Do this: Reproduce exactly the lines of the material beneath, from the line that contains "# Light parts on the head's own axis" to the line that contains "bpy.data.objects.remove(obj)", both included, and no other lines.
__________
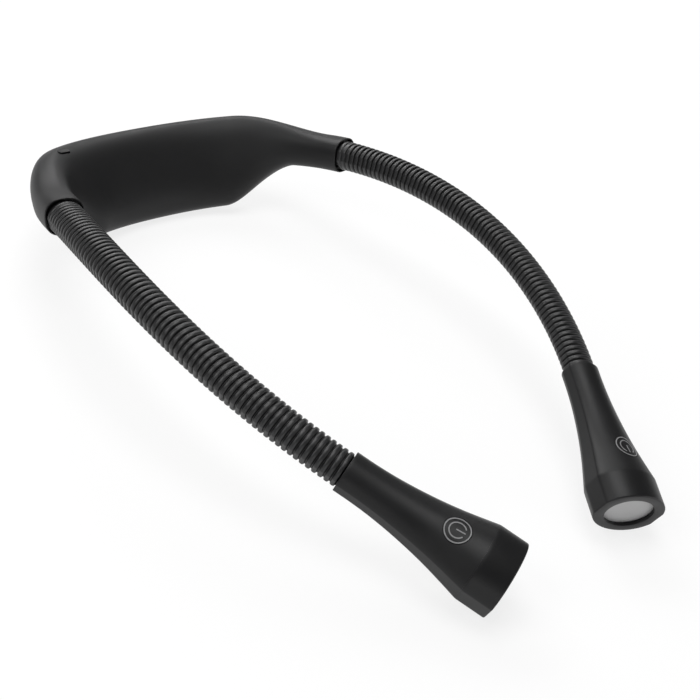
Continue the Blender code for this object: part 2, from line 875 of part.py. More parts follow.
def build_arm(side, side_name):
    def sided(rings):
        return rings if side < 0 else [mirrored(r) for r in rings]

    def stood(matrix):
        return side_matrix(matrix, side)

    parent = None
    origin = None
    for link in range(link_count):
        number = link + 1
        if link > 0:
            spot = arm_frame(hinge_places[link - 1])[0]
            origin = Vector((spot.x * -side, spot.y, spot.z))
            hinge = bpy.data.objects.new(f"{side_name}_hinge_{link}", None)
            parts.objects.link(hinge)
            hinge.empty_display_size = sleeve_socket_wide
            hinge.location = origin if parent is None else origin - world_place(parent)
            hinge.parent = parent
            parent = hinge
        first = 0 if link == 0 else end_link_ribs + 1 + (link - 1) * (middle_link_ribs + 1)
        last = link == link_count - 1
        ribs = end_link_ribs if link == 0 or last else middle_link_ribs
        rings = sleeve_rings(first, ribs, sleeve_in_socket if link == 0 else 0.0,
                             sleeve_in_head if last else 0.0)
        name = f"{side_name}_sleeve_{number}"
        add_object(name, ring_mesh(name, sided(rings), closed=True), sleeve_look, parent, origin)
        start = -(anchor_end + core_in_anchor) if link == 0 else hinge_places[link - 1]
        end = arm_length + collar_seat_length + core_in_anchor if last else hinge_places[link]
        name = f"{side_name}_core_{number}"
        add_object(name, ring_mesh(name, sided(core_rings(start, end, link > 0, not last))),
                   core_look, parent, origin)

    def anchor(name, start, end, holder, holder_origin):
        shell = [sleeve_ring(s, rib_depth) for s in (start, end)]
        bore = [round_ring(s, core_radius + seat_gap, sleeve_sides, 0.5) for s in (end, start)]
        add_object(name, ring_mesh(name, sided(shell + bore), closed=True), anchor_look,
                   holder, holder_origin)

    anchor(f"{side_name}_arm_anchor", -anchor_end, -anchor_start, None, None)
    anchor(f"{side_name}_head_anchor", arm_length + sleeve_in_head + seat_gap,
           arm_length + collar_seat_length - seat_gap, parent, origin)

    # Head body and lamp cap
    body = add_object(f"{side_name}_head_body",
                      ring_mesh("head_body", sided(head_body_rings), closed=True),
                      head_look, parent, origin)
    add_object(f"{side_name}_lamp_cap", ring_mesh("lamp_cap", sided(lamp_cap_rings), closed=True),
               cap_look, parent, origin)
    button_hole = place_mesh(f"{side_name}_button_hole",
                             cylinder_mesh("button_hole", button_radius + seat_gap,
                                           -button_flange_drop, cut_overrun, button_sides),
                             stood(button_stand), cutter=True)
    cut(body, button_hole)

    # Power button with its flange: its top is the head's own surface
    button = place_mesh(f"{side_name}_power_button", button_blank("power_button"),
                        stood(button_stand), button_look, parent)
    surface = add_object(f"{side_name}_head_surface",
                         ring_mesh("head_surface", sided([head_ring(p, 0.0) for p in outer_places])),
                         cutter=True)
    cut(button, surface, "INTERSECT")

    half = switch_size / 2
    place_mesh(f"{side_name}_push_switch",
               box_mesh("push_switch", (-half, -half, switch_bottom), (half, half, switch_top)),
               stood(button_stand), switch_look, parent)
    place_mesh(f"{side_name}_switch_board",
               box_mesh("switch_board",
                        (-switch_board_length / 2, -switch_board_width / 2,
                         switch_board_top - switch_board_thickness),
                        (switch_board_length / 2, switch_board_width / 2, switch_board_top)),
               stood(button_stand), switch_board_look, parent)

    # Light parts on the head's own axis
    add_object(f"{side_name}_lens", ring_mesh("lens", sided(lens_rings)), lens_look, parent, origin)
    add_object(f"{side_name}_reflector", ring_mesh("reflector", sided(reflector_rings), closed=True),
               reflector_look, parent, origin)
    turned(f"{side_name}_led_board",
           ((0.0, led_board_front), (led_board_radius, led_board_front),
            (led_board_radius, led_board_front - led_board_thickness),
            (0.0, led_board_front - led_board_thickness)),
           stood(lamp_stand), led_board_look, parent)
    half = led_size / 2
    place_mesh(f"{side_name}_led",
               box_mesh("led", (-half, -half, led_board_front + seat_gap),
                        (half, half, led_board_front + seat_gap + led_height)),
               stood(lamp_stand), led_look, parent)


build_arm(-1, "right")
build_arm(1, "left")
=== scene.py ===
import bmesh
import bpy
import math
from mathutils import Matrix, Vector


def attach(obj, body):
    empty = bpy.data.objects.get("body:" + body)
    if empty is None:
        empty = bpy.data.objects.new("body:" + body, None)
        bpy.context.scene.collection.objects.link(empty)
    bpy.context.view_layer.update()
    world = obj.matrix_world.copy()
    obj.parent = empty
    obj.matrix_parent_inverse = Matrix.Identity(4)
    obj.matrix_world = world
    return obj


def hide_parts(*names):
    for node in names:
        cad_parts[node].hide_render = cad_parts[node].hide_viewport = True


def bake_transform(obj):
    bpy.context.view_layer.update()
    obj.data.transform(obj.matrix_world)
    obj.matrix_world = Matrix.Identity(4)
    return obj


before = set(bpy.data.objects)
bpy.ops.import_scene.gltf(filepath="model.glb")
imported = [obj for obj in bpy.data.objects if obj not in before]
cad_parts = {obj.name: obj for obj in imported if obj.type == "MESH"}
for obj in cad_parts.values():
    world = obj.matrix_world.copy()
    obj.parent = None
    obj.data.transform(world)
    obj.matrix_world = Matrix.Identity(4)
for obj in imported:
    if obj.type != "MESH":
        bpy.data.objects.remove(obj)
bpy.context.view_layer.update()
print("frame loaded:", len(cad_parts), "CAD nodes")

mm = 0.001
tiny = 0.00001  # below this, a place counts as the same

# The right arm's path and section, with the same numbers as the CAD source
arm = {
    "socketPoint": (-0.07473, 0.08021, 0.03904), "socketToe": -14.03, "socketDip": -12.84, "socketReach": 0.0612,
    "collarPoint": (-0.06304, -0.08388, 0.02868), "headToe": 27.13, "headDip": 14.86, "collarReach": 0.0608,
    "socketRoll": 14.8, "headRoll": 18.3, "curveSteps": 240,
    "halfWide": (7.6 * mm, 6.95 * mm), "halfTall": (6.7 * mm, 5.7 * mm), "flatSides": 0.951,
    "ribs": 68, "plainDepth": 0.5 * mm,  # the sleeve's plain ends lie this far below its ribs
}

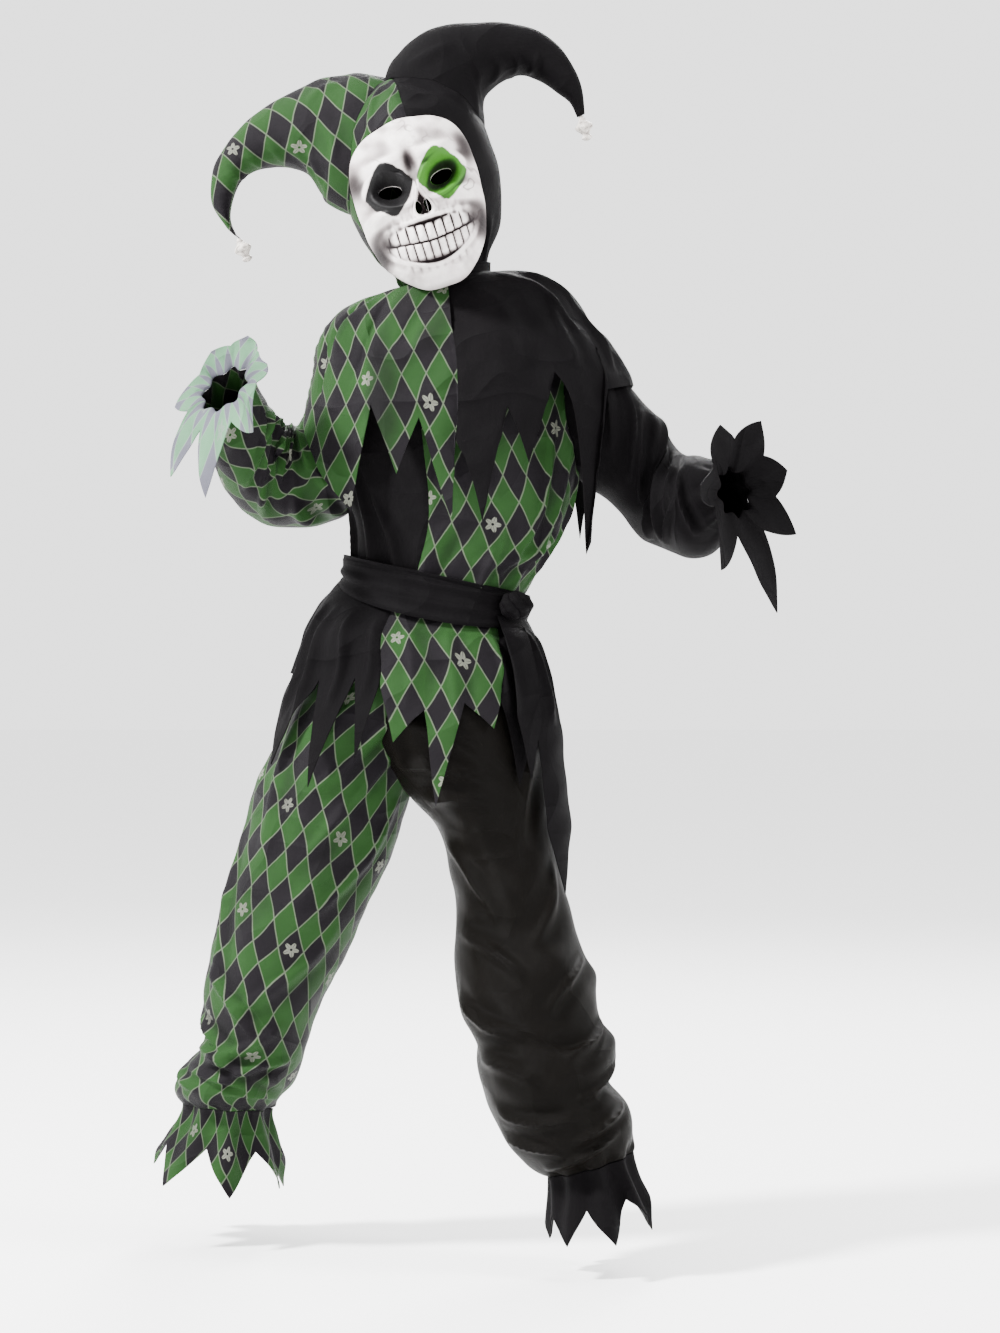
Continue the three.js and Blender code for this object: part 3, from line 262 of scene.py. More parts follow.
__________
Result of the task:
    # Light parts on the head's own axis
    add_object(f"{side_name}_lens", ring_mesh("lens", sided(lens_rings)), lens_look, parent, origin)
    add_object(f"{side_name}_reflector", ring_mesh("reflector", sided(reflector_rings), closed=True),
               reflector_look, parent, origin)
    turned(f"{side_name}_led_board",
           ((0.0, led_board_front), (led_board_radius, led_board_front),
            (led_board_radius, led_board_front - led_board_thickness),
            (0.0, led_board_front - led_board_thickness)),
           stood(lamp_stand), led_board_look, parent)
    half = led_size / 2
    place_mesh(f"{side_name}_led",
               box_mesh("led", (-half, -half, led_board_front + seat_gap),
                        (half, half, led_board_front + seat_gap + led_height)),
               stood(lamp_stand), led_look, parent)


build_arm(-1, "right")
build_arm(1, "left")
=== scene.py ===
import bmesh
import bpy
import math
from mathutils import Matrix, Vector


def attach(obj, body):
    empty = bpy.data.objects.get("body:" + body)
    if empty is None:
        empty = bpy.data.objects.new("body:" + body, None)
        bpy.context.scene.collection.objects.link(empty)
    bpy.context.view_layer.update()
    world = obj.matrix_world.copy()
    obj.parent = empty
    obj.matrix_parent_inverse = Matrix.Identity(4)
    obj.matrix_world = world
    return obj


def hide_parts(*names):
    for node in names:
        cad_parts[node].hide_render = cad_parts[node].hide_viewport = True


def bake_transform(obj):
    bpy.context.view_layer.update()
    obj.data.transform(obj.matrix_world)
    obj.matrix_world = Matrix.Identity(4)
    return obj


before = set(bpy.data.objects)
bpy.ops.import_scene.gltf(filepath="model.glb")
imported = [obj for obj in bpy.data.objects if obj not in before]
cad_parts = {obj.name: obj for obj in imported if obj.type == "MESH"}
for obj in cad_parts.values():
    world = obj.matrix_world.copy()
    obj.parent = None
    obj.data.transform(world)
    obj.matrix_world = Matrix.Identity(4)
for obj in imported:
    if obj.type != "MESH":
        bpy.data.objects.remove(obj)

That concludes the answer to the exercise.